The connection between horses, war and hair made, the question became: how to collect the hundreds of horse hair locks that would result in a fitting memorial work? It was important for Auburn to connect with the community that would, one hundred years ago, have been supplying the military with horses. Growing up in rural Northland, Auburn spent her days riding and competing at agricultural and pastoral shows. So in late 2014, armed with scissors, plastic bags, permanent markers and a script Auburn revisited her youth and attended A&P shows across the lower North Island and as far away as Canterbury. With a strong social media presence and no small amount of charm the artist told the story of the horses that left New Zealand for the war, the sacrifices they made and asked horse owners from across the country to make a sacrifice of their own, to donate a small clipping of full length hair from their horse or pony’s tail. The response was overwhelmingly positive and the support of the community in bringing in donations has been essential to the success of the final work.
Rather than creating a figurative motif or picture with the five hundred resulting rosettes Auburn has instead chosen to present them using a formalist aesthetic. Like a heartbeat stretched across five linen canvases the horizontal arrangement, devoid of narrative, allows each unique flower to hold onto its individuality while maintaining a role within the larger group. Each horse and rider is identifiable, in stark contrast to the anonymous fate that awaited thousands of the horses and men who left New Zealand for the war.
The making of the horse hair rosettes was a ritualistic act. Every donation went through the same process: washing, sterilisation, drying, sorting, weaving with copper wire, working into a flower, and finally stitched onto the linen canvases. Almost regimental in the making of the work, Auburn’s approach reflects the importance of the ceremonies when remembering and memorialising, particularly when it comes to death. The rituals of mourning change across cultures, but we all have them: funerals/tangi, wearing black and the cutting of hair are just some of the formalities we go through when someone dies. The reason for each act it not only to mark the life of the person who has gone, but to comfort those left behind.
Each donation of horse tail came to Auburn with a story. Some with small notes of support, others with cherished photographs and heartrending tales of riders and horses that have passed away. The cathartic nature of the this project has gone well beyond the memorialisation of the World War One horses and has become an active way for members of the riding community to pay tribute to their colleagues, horses and ponies. This type of mourning, a multisensory way of expressing grief is a central part of The Horses Stayed Behind. Long forgotten events and memories of loved ones can be triggered by a smell, taste and sound.
The horse hair oud made for this exhibition is a Middle Eastern string instrument not unlike a lute and acts as a nod to the another side of the World War One story. In the recent commemorations surrounding the centenary of World War One the impact of war on the allied troops is fundamental to the stories we are told. Understandably one aspect of war often forgotten is the effect the events had on the ‘enemy’. Almost twice as many Ottoman Turk and Arab soldiers were killed or wounded at Gallipoli when compared with the Allied casualties. Auburn wants us to consider that each of these enemy combatants were as much victims as the New Zealanders who were injured or lost their lives. The tone of the oud, sorrowful to Western ears, acts as an aural link to the feelings of loss. It is for this reason that Auburn worked with a UK based luthier to make the oud using some of the donated horse hair.

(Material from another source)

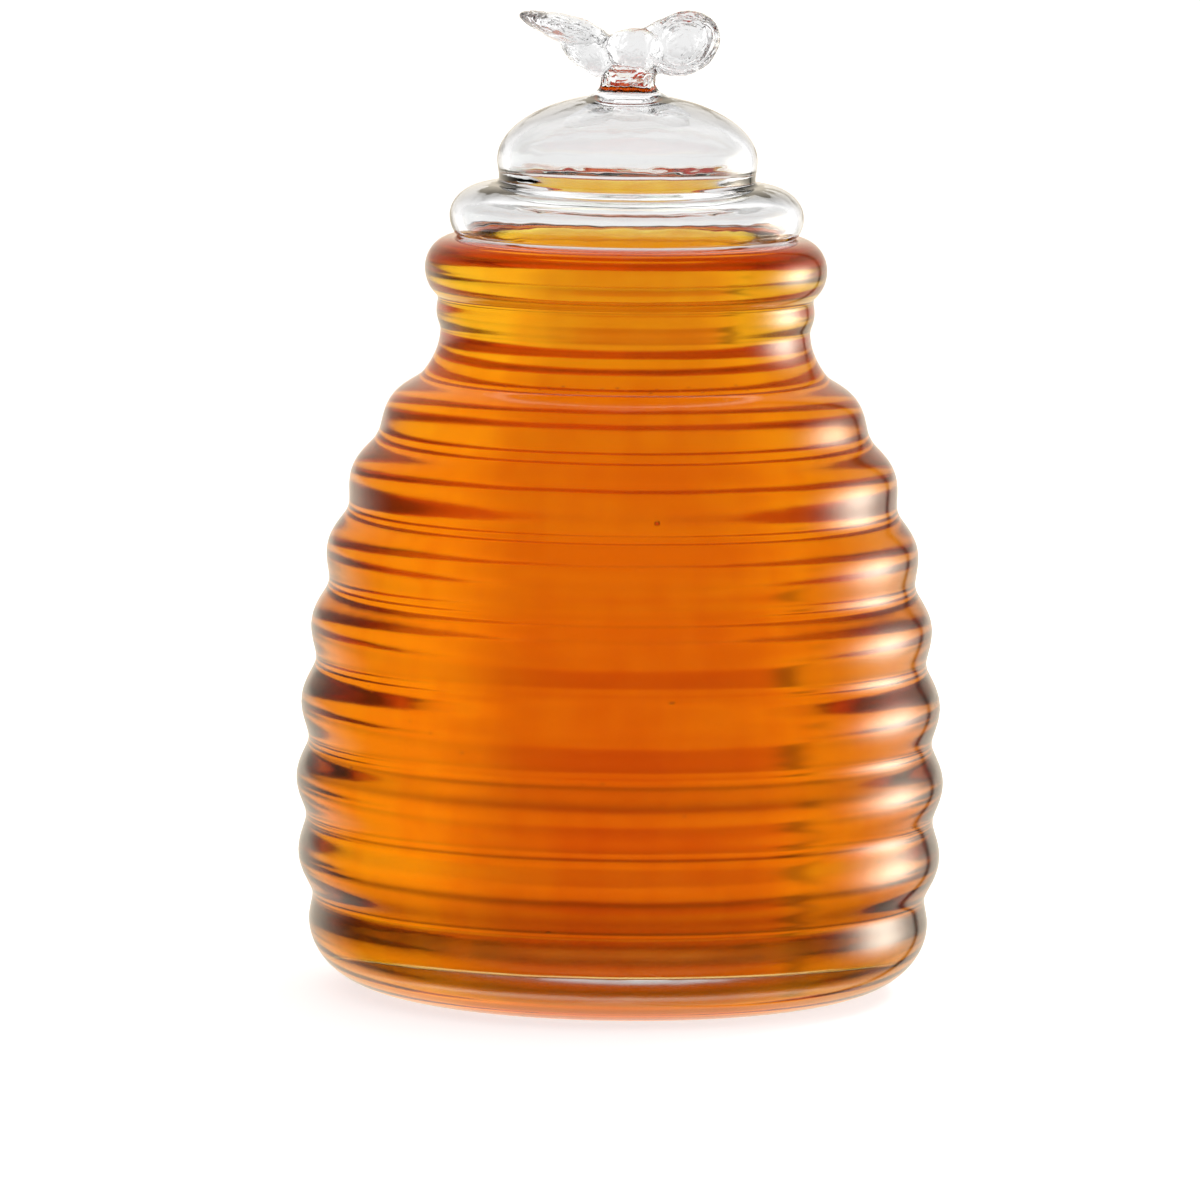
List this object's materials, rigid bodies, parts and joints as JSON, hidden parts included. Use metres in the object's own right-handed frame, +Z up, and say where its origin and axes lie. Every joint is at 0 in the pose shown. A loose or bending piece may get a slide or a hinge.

In the third work in this exhibition Auburn subverts the customary memorialisation of war, complicating the heroic glory inherent in large scale bronze and marble statuary. These very serious, dour sculptures offer a two dimensional view of history at best: the conqueror standing tall surveying his dominion. This interpretation of history is destabilised by Auburn on multiple levels. The first being the flipping of the story from vertical to horizontal with the five metre long canvas. Traditional war memorials are often towering figures and structures that loom over the viewer. Auburn gives her commemorative work a human scale by placing the horse hair rosettes along a horizontal axis. We can view the work at our own level, seeing its detail and complexity.
The manipulation of history through public art is made explicit in the display of a fragment from the the bronze memorial to the ANZAC Mounted Rifles, Camel Corps and the Desert Mounted Corps which was erected in Port Said in 1932. The monument was destroyed in the 1956 Suez conflict and one of the heads from the horses depicted is now on display at the Australian War Memorial. The original sculpture portrayed two ANZAC mounted soldiers, one an Australian and the other a New Zealander. Shown as colleagues and equals heading into battle, the message of the monument shifted significantly after it was destroyed and remade in Australia. The new monument, of which two were made, shows an Australian Light Horseman coming to the aid of the New Zealand Mounted Rifleman. The re-contextualisation of the monument is indicative of the ways in which history can be changed over time. This fragment, on loan for the exhibition from the Australian War Memorial, is minute. So small when compared to the massive sculpture from which it originated. Its inclusion confronts the fact that public memory and our collective understanding of history is often placed within these giant bronze monuments that have little relation to actual events.
Auburn is conscious of the role gender plays in the telling of these stories. She wants to open up the ways in which we commemorate events that impacted the nation as a whole. By using a craft based medium primarily undertaken by women to represent the traditionally masculine domain of war Auburn asks the viewer to consider an expanded approach to memorialisation. Do all war memorials need to be statues? Can we adopt a more inclusive way remembering? This interest in communal memory making is emblematic of the collaborative way the work was made. Auburn has consciously referred to the work as a project throughout its development. Art often brings to mind the artist working independently on a singular work, what Auburn has done with The Horses Stayed Behind is bring her vision to a likeminded who have rallied around to help her create the final piece.
The Horses Stayed Behind deals with complicated ideas in a gentle way. Auburn takes our hand and leads us towards a complex and layered way of understanding grief, memory and time.